Broker Education

Old Way vs. New Way: Market Intelligence for CRE Brokers

The way NYC retail brokers gather market intelligence has changed. Here's what the old workflow looked like and what the brokers actually winning deals are doing now.

JB
Jack Baum
Station CRM
April 20, 2026 · 5 min read

Market intelligence for a NYC retail leasing broker used to mean a specific set of habits. Read the Commercial Observer on Monday morning. Check Crain's a few times a week. Walk your corridors when you could. Talk to other brokers at events. Build up a mental picture of what was moving, who was closing, what the rents looked like. It worked reasonably well if you were disciplined about it.

The problem was coverage. Any individual broker, reading what they could read, had a partial picture at best. The publications you didn't follow were publishing stories about tenants and spaces you didn't know about.

The old way

A typical Monday morning for a retail leasing broker a few years ago:

Scan through Crain's New York Business and the Commercial Observer for anything relevant. Check a few corridor-specific blogs when you remembered to. Open CoStar to see if any new listings had appeared in your key markets. Check ACRIS occasionally — less than you should, more than never. Talk to a couple of other brokers if you ran into them. Add notes to your spreadsheet or CRM if something seemed important.

The whole process took 45 minutes to an hour if you did it properly. On a busy morning — deals moving, clients calling — it got compressed to 15 minutes of skimming or skipped entirely. Which meant you missed things. You found out a week later that a space you would have wanted to show a tenant had already gone to another broker. Or that a tenant you'd been watching had just opened their second location, which meant they were probably looking for a third.

The mental load was also real. Tracking what you knew, what you should follow up on, which landlords had mentioned something relevant last month — it lived in your head because there was nowhere useful to put it.

The new way

The brokers who have updated this workflow are doing it differently in a few specific ways.

Automated monitoring across more sources than you'd read manually. Station CRM monitors over 50 NYC retail and real estate publications daily. Closing news, new openings, brand expansions, ownership changes — surfaced automatically as leads in your pipeline. The coverage is broader than any individual broker would read on their own, and it doesn't shrink on busy mornings.

A structured briefing instead of manual aggregation. Instead of scanning multiple tabs and trying to synthesize what matters, Station's AI Chief of Staff compiles the relevant overnight news into a briefing each morning. You start the day knowing what happened, not wondering if you missed something.

Connected market intel and pipeline. In the old way, something you read in the Observer might make it into a note somewhere, or it might just live in your memory until you forgot it. In the new way, market intelligence feeds directly into deal records and contact records.
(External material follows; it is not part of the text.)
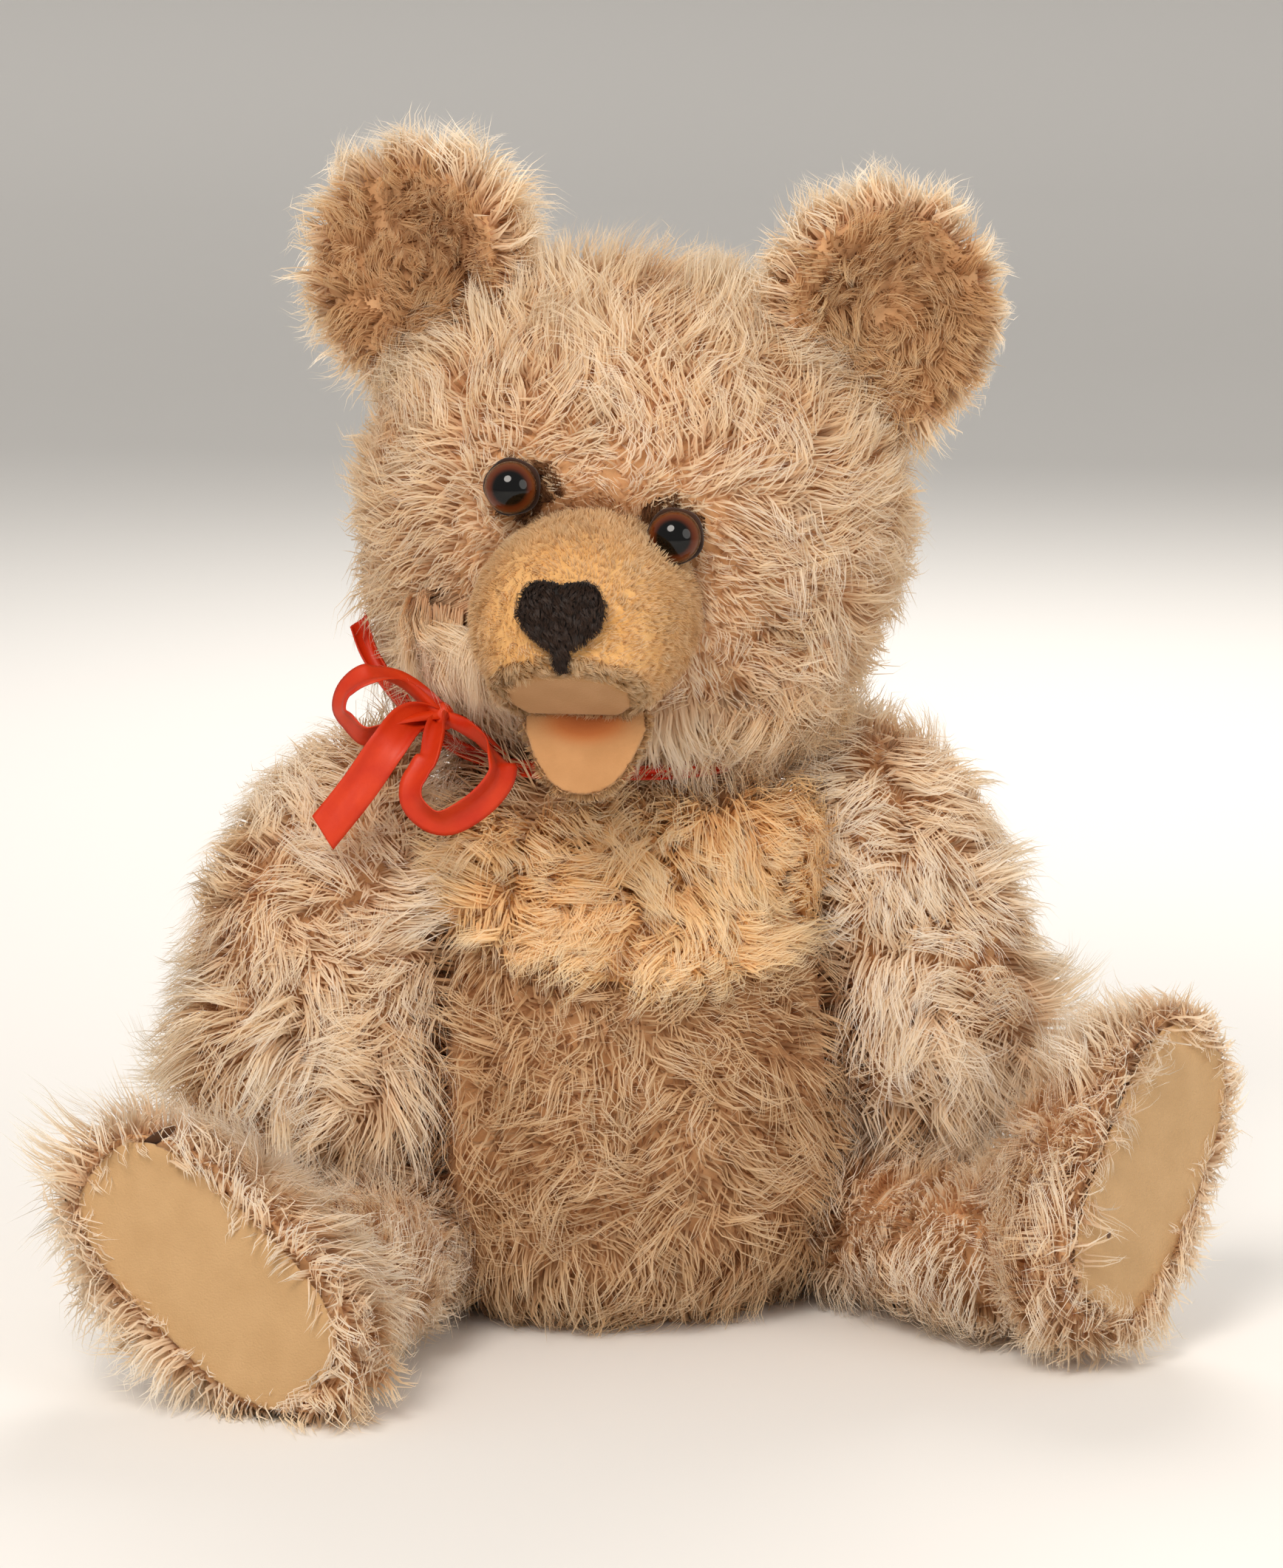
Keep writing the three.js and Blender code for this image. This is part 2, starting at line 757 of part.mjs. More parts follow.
function earBody(side, grow) {
  const rim = earRadius + grow;
  const depth = earThickness / 2 + grow;
  const profile = [
    [0.02, -depth], [0.45, -depth * 0.96], [0.78, -depth * 0.7], [0.96, -depth * 0.1],
    [1.0, depth * 0.4], [0.9, depth], [0.68, depth * 0.75], [0.36, depth - earHollow],
    [0.02, depth - earHollow - 1],
  ];
  const locks = 11;
  const rings = profile.map(([share, height]) => {
    const points = [];
    for (let column = 0; column < locks * 2; column += 1) {
      const angle = (column / (locks * 2)) * Math.PI * 2;
      const crest = column % 2 === 0 ? 0.5 : -0.5;
      const lift = share > 0.3 ? crest * earPile : 0;
      points.push(new THREE.Vector3(
        Math.cos(angle) * (rim * share + lift),
        height,
        Math.sin(angle) * (rim * share + lift),
      ));
    }
    return points;
  });
  const turn = new THREE.Matrix4().makeRotationZ(radians(side * earOutwardTurn));
  const at = new THREE.Matrix4().makeTranslation(side * earSpread, earBack, earUp);
  const faceForward = new THREE.Matrix4().makeRotationX(Math.PI);
  return solid(loft(rings).applyMatrix4(faceForward).applyMatrix4(turn).applyMatrix4(at)
    .applyMatrix4(tilted));
}

const wholeJaw = jawBody(jawRim + touchGap, -jawDepth - touchGap, lining + touchGap, 0.64);
let head = headBody(0).subtract(snoutBody(touchGap)).subtract(neckCut()).subtract(sockets);
head = head.subtract(wholeJaw).subtract(pocket(1));
place(headGroup, "head_coat", largest(head), mohair());

const grownHead = headBody(touchGap);
for (const [name, side] of [["ear_right", -1], ["ear_left", 1]]) {
  place(headGroup, name, largest(earBody(side, 0).subtract(grownHead)), mohair());
}

muzzle = muzzle.subtract(headBody(0).subtract(snoutBody(touchGap)));
place(headGroup, "muzzle", largest(muzzle), clippedMohair());
place(headGroup, "nose", noseBody(), floss());
place(headGroup, "mouth_palate", mouthRoof, felt());
jaw = jaw.subtract(snoutBody(touchGap).subtract(belowPalate(touchGap * 2 + lining)));
place(headGroup, "lower_jaw", largest(jaw), clippedMohair());
place(headGroup, "jaw_lining", largest(jawLining.subtract(mouthRoof)), felt());
place(headGroup, "eye_right", eyeBody(rightEye, 0), glass());
place(headGroup, "eye_left", eyeBody(leftEye, 0), glass());
place(headGroup, "eye_shank_right", shankBody(rightEye), wire());
place(headGroup, "eye_shank_left", shankBody(leftEye), wire());

// Arms: in the shoulder's place, x down the arm, z outwards, y across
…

A closing you see in the feed gets linked to the landlord in your CRM. An ownership change in ACRIS gets associated with the property record. The information doesn't get lost.

What this actually changes

The timing advantage is the most concrete difference. A closing that happened yesterday, surfaced in your feed this morning, is a landlord who's had one day to start thinking about who to call. You're not competing with brokers who've already been in conversation for two weeks.

The mental load difference is subtler but real. When you're not trying to hold your market picture in your head — because it's actually recorded somewhere accurate — you have more capacity for the conversations themselves. You show up to a landlord call knowing what's happening in their corridor, what recent comps look like nearby, what tenants are expanding in that market. That's a different quality of meeting than trying to recall what you read a week ago.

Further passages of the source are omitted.